Coronavirus: Boris Johnson rejects place on EU’s vaccine scheme

‘The government walking away from this EU deal just smacks of ideological dogma’

Rob Merrick
Deputy political editor
Friday 10 July 2020 19:37 BST
Coronavirus in numbers

Boris Johnson has sparked accusations of putting Brexit before health by rejecting an invitation to join an EU scheme to procure a coronavirus vaccine.

The UK told Brussels on Friday that it fears signing up would risk a delay before people in Britain could receive a vaccine in the quantities needed.

Ministers have concerns about a cap on the number of doses allocated to each member state – and will argue that pharmaceutical companies are offering the UK similar prices to EU countries anyway.

However, a committee of MPs revealed this week that participation was threatened by the UK’s refusal to pay increased budget contributions to Brussels during 2020.

And the move will be seen by some as a gamble that will backfire if the EU secures access to a successful vaccine which is then denied to the UK.

Layla Moran, the Liberal Democrat leadership contender, said: “The government walking away from this EU deal just smacks of ideological dogma.

“Working together would help drive down costs and make sure we get value for money. For this government, it’s Brexit over vaccines.”

The rejection also follows criticism that the government “put Brexit before breathing” by failing to join the EU’s ventilator and personal protective equipment schemes in March.

The UK has the right to join procurement programmes during the Brexit transition period, potentially benefiting from lower prices through the EU’s collective purchasing power.

The government can point to a bilateral deal already secured with AstraZeneca in partnership with Oxford University, but there is no guarantee that its vaccine trial will be effective.
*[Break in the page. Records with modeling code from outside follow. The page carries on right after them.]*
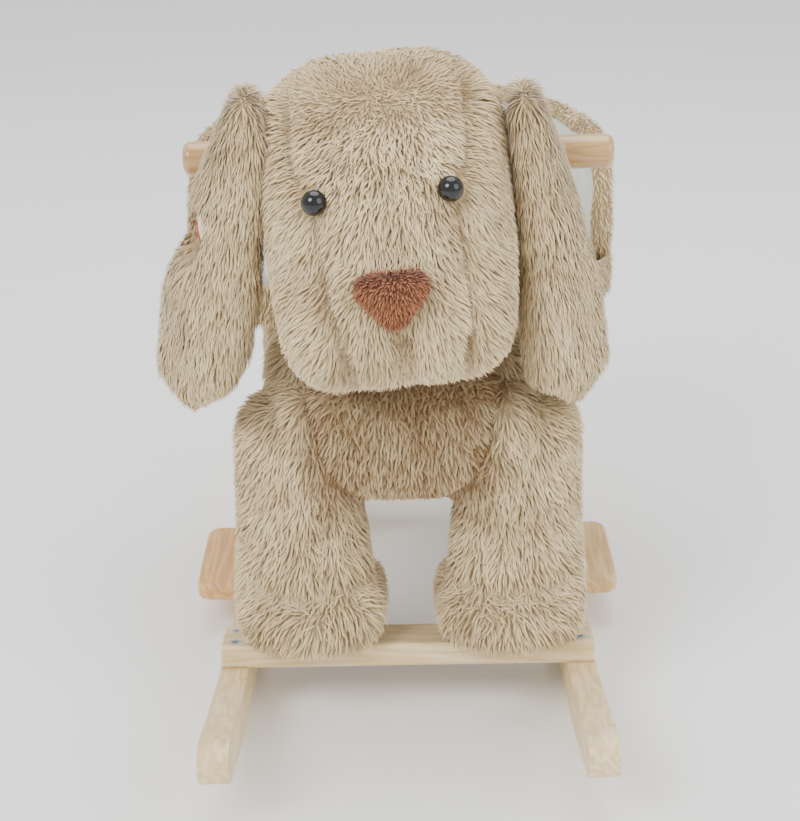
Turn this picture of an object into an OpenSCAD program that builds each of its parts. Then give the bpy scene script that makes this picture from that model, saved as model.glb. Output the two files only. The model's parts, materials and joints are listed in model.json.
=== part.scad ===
// Plush puppy rocker: a soft toy dog with a tub seat, on a pine rocker base.
// The dog faces -Y, its left side is +X, and Z = 0 is where the level rockers touch the floor.

/* [Rockers] */
// Length of each rocker from tip to tip
rocker_length = 676; // [560:2:780]
// Radius of the curve that rolls on the floor
rocker_radius = 1300; // [1050:25:2000]
// Height of the rocker bar
rocker_height = 30; // [26:1:40]
// Thickness of the rocker bar
rocker_thickness = 21; // [18:1:26]

/* [Rails] */
// Length of the rails, which is the width of the base
rail_length = 280; // [270:5:330]
// Width of each rail
rail_width = 40; // [34:1:50]
// Thickness of each rail
rail_thickness = 18; // [15:1:23]
// Distance between the two rails, centre to centre
rail_spacing = 320; // [308:1:332]

/* [Footrests] */
// Length of each footrest board, front to back
footrest_length = 108; // [90:1:135]
// Width of each footrest board
footrest_width = 70; // [56:1:84]
// Thickness of each footrest board
footrest_thickness = 15; // [12:1:20]
// How far a footrest stands out past its rocker
footrest_reach = 33; // [24:1:42]

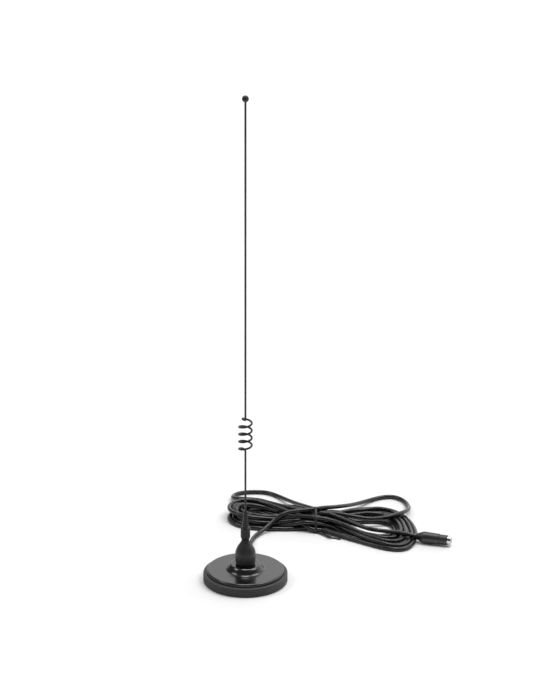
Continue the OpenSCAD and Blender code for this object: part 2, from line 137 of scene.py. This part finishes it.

The Wellcome Trust research trust was among institutions to have expressed support for the EU’s collective drive to achieve a vaccine, rather than a go-it-alone approach.

Alex Harris, the trust’s head of global policy, said last month: “We applaud the EU for agreeing to work together to accelerate the development and deployment of vaccines against Covid-19. This is not just a European challenge but a global one.”

Ministers will reject accusations of putting Brexit ideology ahead of the national interest by insisting that the decision was taken on advice of the risks of delays.

Under a joint deal, member states are required to hand over “live” negotiations with producers to the commission, which then decides how a successful vaccine should be distributed.

Alok Sharma, the business secretary, is believed to have failed to win sufficient assurances over the quantity and timing of a vaccine reaching the UK.

Brussels has increased its 2020 budget by more than €4bn for various coronavirus-related schemes, of which €2.7bn (£2.4bn) is primarily to secure a vaccine.

But the UK argued the budget was agreed only after it had left the EU, so it was “not obliged to pay towards it under the terms of the withdrawal agreement”.